Ex-prisoner Ken Denton had a “vision” of how to stop the cycle of repeat offending while inside, working as a volunteer with inmates awaiting release. Now that insight has been turned into a prisoner greeting scheme for men leaving HMP Leeds that is attracting attention across the UK.
The simple fact is that Denton’s scheme – meeting newly-released prisoners at the prison gates and supporting them at New Wortley community centre, within sight of the prison – works.
Of the 80 or so men who have participated in the scheme since July 2016, only two have been sent back to prison, whereas West Yorkshire’s overall reoffending rate is 34%.
“There was nothing out there for them,” Denton says, describing the moment he first realised that many prisoners awaiting release were terrified rather than excited. “Some of them see prison as a safe place, but we have to show them that there is another way. That’s when I decided I wanted to do something to help.”
The 51-year-old, who was released in July 2015 having served 16 years for fraud and threats to prison staff, had already made contact with the community centre while working for a charity on day release to prepare for his own exit. Centre manager Bill Graham immediately saw the potential in Denton’s idea.
Life can be bleak in New Wortley, overshadowed by the prison’s Victorian turrets and dominated by four multistorey blocks, which were until recently no-go areas rife with drugs. More people are registered disabled, there are more lone parents and life expectancy is 12 years below more affluent areas of west Leeds. Around 18% of the population is on benefits.
Graham had a hunch the Offender Support Team would work: “I knew we had the right atmosphere here.
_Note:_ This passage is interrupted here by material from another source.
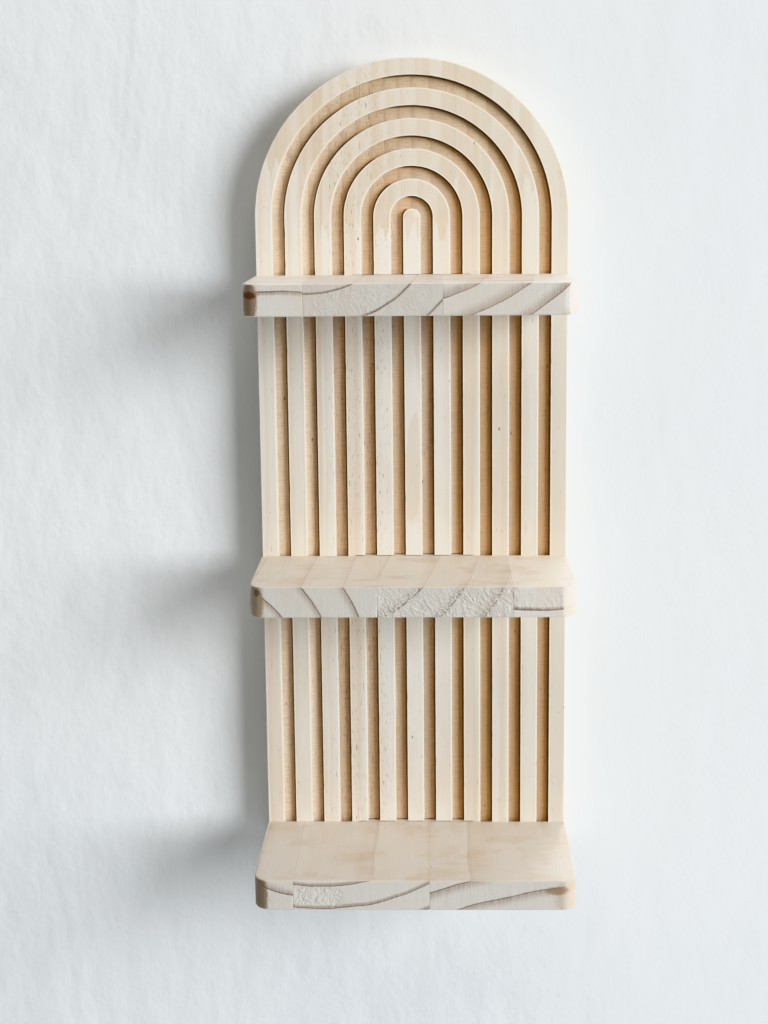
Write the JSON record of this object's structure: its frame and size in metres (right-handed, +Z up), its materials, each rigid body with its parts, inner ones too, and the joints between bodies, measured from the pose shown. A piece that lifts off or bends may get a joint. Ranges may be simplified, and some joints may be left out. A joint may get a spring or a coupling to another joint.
{
  "type": "arched wall shelf",
  "caption": "Tall arched pine wall shelf: a board with nested arch grooves carries rounded ledges for small paint pots and models, and hangs on keyhole plates.",
  "frame": {"origin": "middle of the whole object's box in X and Y, on the plane of the bottom shelf's underside", "axes": "+Z up along the board, +Y towards the wall, -Y the open front, +X to the right as seen from the front"},
  "size_m": [0.201, 0.1, 0.526],
  "materials": {
    "panel_pine": "bare sanded pine, pale cream faces and honey-brown groove floors",
    "shelf_pine": "bare sanded pine with sawn grey-white end grain on the front edges",
    "zinc_steel": "zinc plated, satin"
  },
  "bodies": {
    "root": {"back_panel": "panel_pine", "bottom_shelf": "shelf_pine", "middle_shelf": "shelf_pine", "top_shelf": "shelf_pine", "bottom_shelf_screw_left": "zinc_steel", "bottom_shelf_screw_right": "zinc_steel", "middle_shelf_screw_left": "zinc_steel", "middle_shelf_screw_right": "zinc_steel", "top_shelf_screw_left": "zinc_steel", "top_shelf_screw_right": "zinc_steel", "hanger_plate_left": "zinc_steel", "hanger_plate_right": "zinc_steel", "hanger_screw_left_lower": "zinc_steel", "hanger_screw_left_upper": "zinc_steel", "hanger_screw_right_lower": "zinc_steel", "hanger_screw_right_upper": "zinc_steel"}
  },
  "joints": []
}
There’s no stigma – everyone knows someone who has been in prison or they’ve been in themselves. People’s main complaint was that they felt unsafe.”
Something needed to be done for the prisoners and the community centre could provide the positive focus and necessary resources in this pocket of deprivation.
“New Wortley is very similar to being in prison,” reflects Graham. “People do not feel supported, they do not have the chance to get out and a lot of people feel trapped.”
Using the community centre as the base, Denton and his team – one an ex-prisoner and two who have been in the criminal justice system – meet an inmate at the prison gates, having fixed his accommodation, benefits and arranged some kind of occupation. They give him a meal, then take him to his first probation appointment and ensure that he is happy with his release plan.
Most of the work has been done before release. Denton’s Offender Support Team – assisted by eight volunteers – goes into the prison every Friday for the “resettlement market”, where prisoners awaiting release can go to prepare. The team identifies prisoners in need of assistance and begins working with them months in advance.
Once out, released prisoners are supported on a weekly basis. Many volunteer on the bike scheme, renovating old cycles for sale or for local residents to borrow as part of the community centre’s bid to improve the area’s health. Denton’s team has also started working with the Tuesday night youth project, talking to youngsters aged between eight and 13 to try to stop them getting into trouble.
Denton’s own story is clearly an inspiration to the prisoners he helps. While inside he gained an Open University degree in medical science.
The results at New Wortley are eye-catching. Denton has had requests to do similar work at New Hall prison in Wakefield, and he is already working with Bradford prison and HMP Spring Hill in Buckinghamshire.
The Offender Support Scheme works because of the community centre, which Graham transformed and turned into a safe place for local people. They come for hot food, a chat, practical help such as mental health support and assistance finding work, or just because they are lonely. The place is staffed mainly by locals and generates income from its shop, cafe and laundry service.
It works hand-in-hand with the nearby medical centre, where GP Andrew Sixsmith says he sees many ex-prisoners. He has only six minutes to speak to patients, who may turn up at the surgery with no food or money. “What can I do?” he says. “I have also had patients wanting to commit suicide at my surgery and I know that I will not get the statutory suicide teams out easily, but I have walked them over to the centre, where somebody there will talk to them and get them into the system.”
The community centre’s groundbreaking collaborative work was recently recognised by the independent trust Power To Change, which awarded it £215,000 for refurbishments. It now functions as a health and wellbeing centre, having doubled in size.
A strong believer in practical solutions, Grahams insists that “if you have time to listen to people and to hear about the barriers in their lives you can begin to make a difference”.